> _Requirement_
Lines that include the word "parts" are the ones to copy.

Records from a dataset
══════════════════════════════

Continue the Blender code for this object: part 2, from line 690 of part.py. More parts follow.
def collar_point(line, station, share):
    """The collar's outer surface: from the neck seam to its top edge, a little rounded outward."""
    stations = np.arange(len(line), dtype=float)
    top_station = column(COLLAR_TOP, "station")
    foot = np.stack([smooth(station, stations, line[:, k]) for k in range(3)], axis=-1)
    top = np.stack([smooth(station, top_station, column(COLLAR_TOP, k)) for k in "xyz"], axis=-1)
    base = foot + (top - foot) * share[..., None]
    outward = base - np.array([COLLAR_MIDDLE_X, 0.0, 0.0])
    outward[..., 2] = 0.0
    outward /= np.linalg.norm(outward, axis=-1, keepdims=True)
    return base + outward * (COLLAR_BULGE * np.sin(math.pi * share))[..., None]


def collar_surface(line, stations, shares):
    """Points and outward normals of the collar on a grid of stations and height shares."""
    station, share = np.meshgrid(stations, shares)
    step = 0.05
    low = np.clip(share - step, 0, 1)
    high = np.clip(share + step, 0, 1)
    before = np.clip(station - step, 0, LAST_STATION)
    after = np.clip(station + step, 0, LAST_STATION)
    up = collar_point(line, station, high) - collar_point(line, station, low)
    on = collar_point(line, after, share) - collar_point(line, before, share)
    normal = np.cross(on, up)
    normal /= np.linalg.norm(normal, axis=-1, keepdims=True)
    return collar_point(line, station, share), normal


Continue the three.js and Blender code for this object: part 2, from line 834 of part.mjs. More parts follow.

══════════════════════════════

> _Expected output_
Continue the Blender code for this object: part 2, from line 690 of part.py. More parts follow.
Continue the three.js and Blender code for this object: part 2, from line 834 of part.mjs. More parts follow.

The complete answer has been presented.